RDMA

Updated at: 2025-11-18 14:38:25

Remote Direct Memory Access (RDMA) is a high-performance networking technology that allows one computer to directly access the memory of another without involving the remote CPU, interrupts, or the operating system kernel. This capability significantly reduces network latency and CPU load, making it well-suited for workloads that require low latency and high throughput.

Key Features

• Low Latency: Bypasses the operating system kernel, minimizing delays along the data transfer path.
• High Bandwidth: Fully utilizes the maximum bandwidth of the underlying network hardware.
• Low CPU Overhead: Since data transfer does not rely on the CPU, compute resources are freed for other tasks.
• Zero-Copy: Data can be transferred directly between application buffers without intermediate copies.

Implementation Options

There are three mainstream RDMA technologies:

• InfiniBand (IB):
  • A networking architecture designed specifically for high-performance computing.
  • Delivers extremely low latency and high bandwidth.
  • Requires dedicated hardware (switches, NICs, etc.).
• RoCE (RDMA over Converged Ethernet):
  • Enables RDMA over standard Ethernet.
  • Operates on existing Ethernet infrastructure requires switches that support Data Center Bridging (DCB).
  • RoCE includes two variants: RoCEv1, which is limited to Layer 2, and RoCEv2, which extends support to Layer 3 routing.
• iWARP (Internet Wide Area RDMA Protocol):
  • Enables RDMA over TCP/IP.
  • Operates on standard IP networks, though performance may not match InfiniBand or RoCE.

Using RDMA in VKS

Virtual Kubernetes Serices (VKS) supports cross-node RDMA. To enable RDMA in your workload, simply add RDMA device labels to the resource specification in your container’s YAML manifest.
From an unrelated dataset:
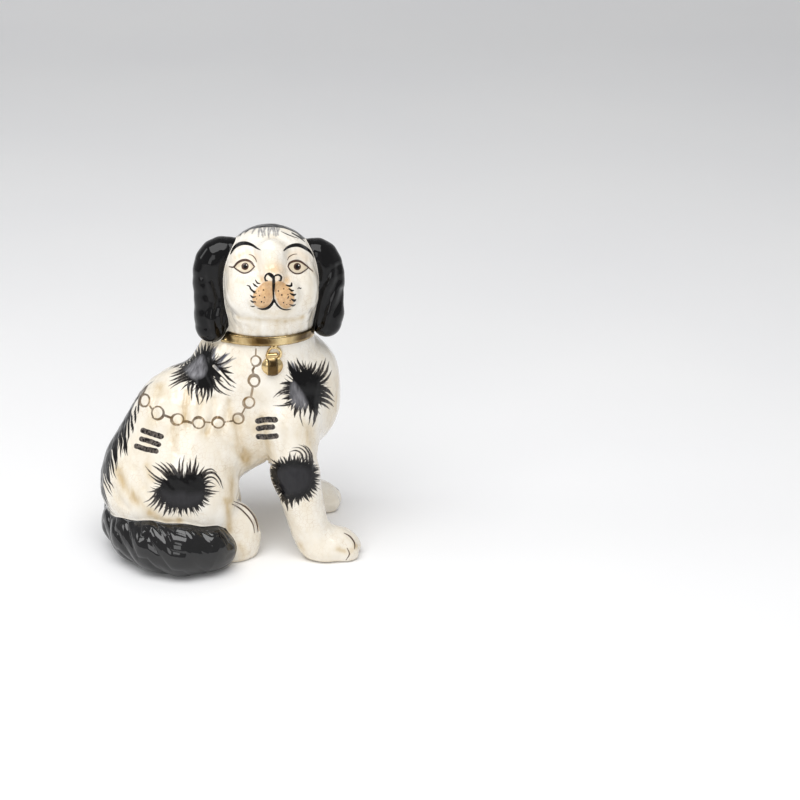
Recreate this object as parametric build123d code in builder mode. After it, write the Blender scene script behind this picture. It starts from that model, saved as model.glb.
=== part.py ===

Supported configurations:
rdma/rdma_shared_device_a: 1
rdma/rdma_shared_device_b: 1
Example:

apiVersion: ray.io/v1
kind: RayCluster
metadata:
  name: raycluster-kuberay
spec:
  rayVersion: '2.40.0' # should match the Ray version in the image of the containers
  # Ray head pod template
  headGroupSpec:
    rayStartParams:  {}
    #pod template
    template:
      spec:
        containers:
          - name: ray-head
            image: registry.hd-01.alayanew.com:8443/vc-app_market/ray-ml-vllm:0.7.1
            resources:
              requests:
                memory: "1600G"
                cpu: "144"
                nvidia.com/gpu-h800: 8 # Request 8 GPUs
                rdma/rdma_shared_device_a: 1 # RDMA device
                rdma/rdma_shared_device_b: 1 # RDMA device
              limits:
                memory: "1600G"
                cpu: "144"
                nvidia.com/gpu-h800: 8 # Limit 8 GPUs
                rdma/rdma_shared_device_a: 1 # RDMA device
                rdma/rdma_shared_device_b: 1 # RDMA device
  workerGroupSpecs:
    # the pod replicas in this group typed worker
    - replicas: {{ .Values.raycluster.workerGroupSpecs.replicas }}
      # logical group name, for this called small-group, also can be functional
      groupName: workergroup
      rayStartParams: {}
      #pod template
      template:
        spec:
          containers:
            - name: ray-worker # must consist of lower case alphanumeric characters or '-', and must start and end with an alphanumeric character (e.g. 'my-name',  or '123-abc'
              image: registry.hd-01.alayanew.com:8443/vc-app_market/ray-ml-vllm:0.7.1
              resources:
                requests:
                  memory: "1600G"
                  cpu: "144"
                  nvidia.com/gpu-h800: 8 # Request 8 GPUs
                  rdma/rdma_shared_device_a: 1 # RDMA device
                  rdma/rdma_shared_device_b: 1 # RDMA device
                limits:
                  memory: "1600G"
                  cpu: "144"
                  nvidia.com/gpu-h800: 8 # Limit 8 GPUs
                  rdma/rdma_shared_device_a: 1 # RDMA device
                  rdma/rdma_shared_device_b: 1 # RDMA device